_WHAT IS EXPECTED_
Quote all of the data below exactly, please.

(begin)

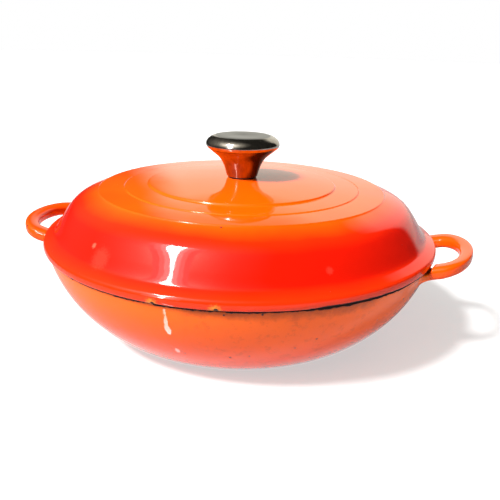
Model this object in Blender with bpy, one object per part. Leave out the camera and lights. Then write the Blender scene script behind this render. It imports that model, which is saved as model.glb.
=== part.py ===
"""Cast iron casserole with a lift-off domed lid: a shallow Dutch oven, modelled as it comes apart.

The pot is one casting with a loop handle on each side. The lid is a second casting that rests on the
pot's ground rim. Its hollow steel knob is two pressed shells round a threaded insert, held from below
by one screw with a spring washer and a flat washer, and a thin washer keeps it off the enamel.

Frame: origin on the table under the pot's centre, +Z up, the handles along X.
"""

import math

import bmesh
import bpy

MM = 0.001

# Driving dimensions
GAP = 0.3 * MM                   # clearance between pieces that touch on the real object
SEAM_Z = 71.0 * MM               # where the lid's rim meets the pot's rim
POT_WALL = 3.6 * MM              # iron and enamel together
POT_FLOOR = 4.2 * MM
LID_WALL = 3.4 * MM
POT_RIM_RADIUS = 154.2 * MM
LID_RIM_RADIUS = 157.5 * MM
FOOT_RADIUS = 95.0 * MM          # outer edge of the flat the pot stands on
HANDLE_TIP = 185.6 * MM          # from the pot's axis to the end of a handle
KNOB_RADIUS = 29.4 * MM
KNOB_TOP = 85.0 * MM             # above the seam, so the whole stands 156 mm high

# Pot
FOOT_INNER_RADIUS = 78.0 * MM    # inside this the underside is relieved
FOOT_RELIEF = 0.8 * MM
WALL_START = (22.0 * MM, 6.2 * MM)      # pull of the wall's curve as it leaves the foot
WALL_END = (7.6 * MM, 34.5 * MM)        # pull of the wall's curve as it reaches the rim
FLOOR_FLAT = 77.0 * MM           # the floor is flat inside this radius
CORNER_TOP = 4.0 * MM            # above the floor, where the corner's curve meets the wall
CORNER_PULLS = ((9.0 * MM, 5.2 * MM), 14.0 * MM)   # down the wall, and out along the floor
THROAT = 8.0 * MM                # the wall's inside starts this far under the rim
RIM_ROUND = 1.2 * MM
RIM_WIDTH = 7.0 * MM             # the ground land that carries the lid

# Handles
HANDLE_OUTER = (160.5 * MM, 45.0 * MM)  # where the outer ellipse starts, and its half width
HANDLE_INNER = (161.0 * MM, 29.6 * MM)  # the same for the finger hole
HANDLE_HOLE_TIP = 175.6 * MM
HANDLE_ROOT_TOP = -0.8 * MM      # above the seam, at the wall under the lid's rim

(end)

_FINAL RESULT_
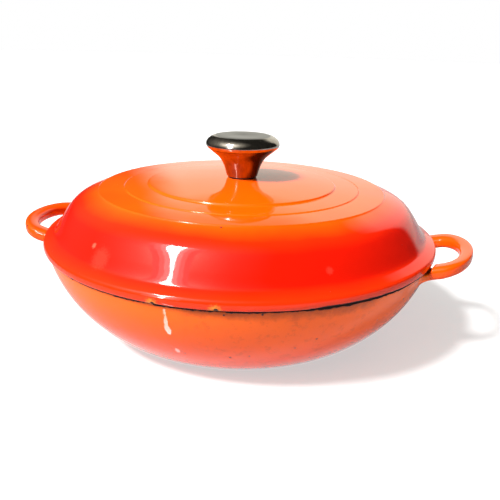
Model this object in Blender with bpy, one object per part. Leave out the camera and lights. Then write the Blender scene script behind this render. It imports that model, which is saved as model.glb.
=== part.py ===
"""Cast iron casserole with a lift-off domed lid: a shallow Dutch oven, modelled as it comes apart.

The pot is one casting with a loop handle on each side. The lid is a second casting that rests on the
pot's ground rim. Its hollow steel knob is two pressed shells round a threaded insert, held from below
by one screw with a spring washer and a flat washer, and a thin washer keeps it off the enamel.

Frame: origin on the table under the pot's centre, +Z up, the handles along X.
"""

import math

import bmesh
import bpy

MM = 0.001

# Driving dimensions
GAP = 0.3 * MM                   # clearance between pieces that touch on the real object
SEAM_Z = 71.0 * MM               # where the lid's rim meets the pot's rim
POT_WALL = 3.6 * MM              # iron and enamel together
POT_FLOOR = 4.2 * MM
LID_WALL = 3.4 * MM
POT_RIM_RADIUS = 154.2 * MM
LID_RIM_RADIUS = 157.5 * MM
FOOT_RADIUS = 95.0 * MM          # outer edge of the flat the pot stands on
HANDLE_TIP = 185.6 * MM          # from the pot's axis to the end of a handle
KNOB_RADIUS = 29.4 * MM
KNOB_TOP = 85.0 * MM             # above the seam, so the whole stands 156 mm high

# Pot
FOOT_INNER_RADIUS = 78.0 * MM    # inside this the underside is relieved
FOOT_RELIEF = 0.8 * MM
WALL_START = (22.0 * MM, 6.2 * MM)      # pull of the wall's curve as it leaves the foot
WALL_END = (7.6 * MM, 34.5 * MM)        # pull of the wall's curve as it reaches the rim
FLOOR_FLAT = 77.0 * MM           # the floor is flat inside this radius
CORNER_TOP = 4.0 * MM            # above the floor, where the corner's curve meets the wall
CORNER_PULLS = ((9.0 * MM, 5.2 * MM), 14.0 * MM)   # down the wall, and out along the floor
THROAT = 8.0 * MM                # the wall's inside starts this far under the rim
RIM_ROUND = 1.2 * MM
RIM_WIDTH = 7.0 * MM             # the ground land that carries the lid

# Handles
HANDLE_OUTER = (160.5 * MM, 45.0 * MM)  # where the outer ellipse starts, and its half width
HANDLE_INNER = (161.0 * MM, 29.6 * MM)  # the same for the finger hole
HANDLE_HOLE_TIP = 175.6 * MM
HANDLE_ROOT_TOP = -0.8 * MM      # above the seam, at the wall under the lid's rim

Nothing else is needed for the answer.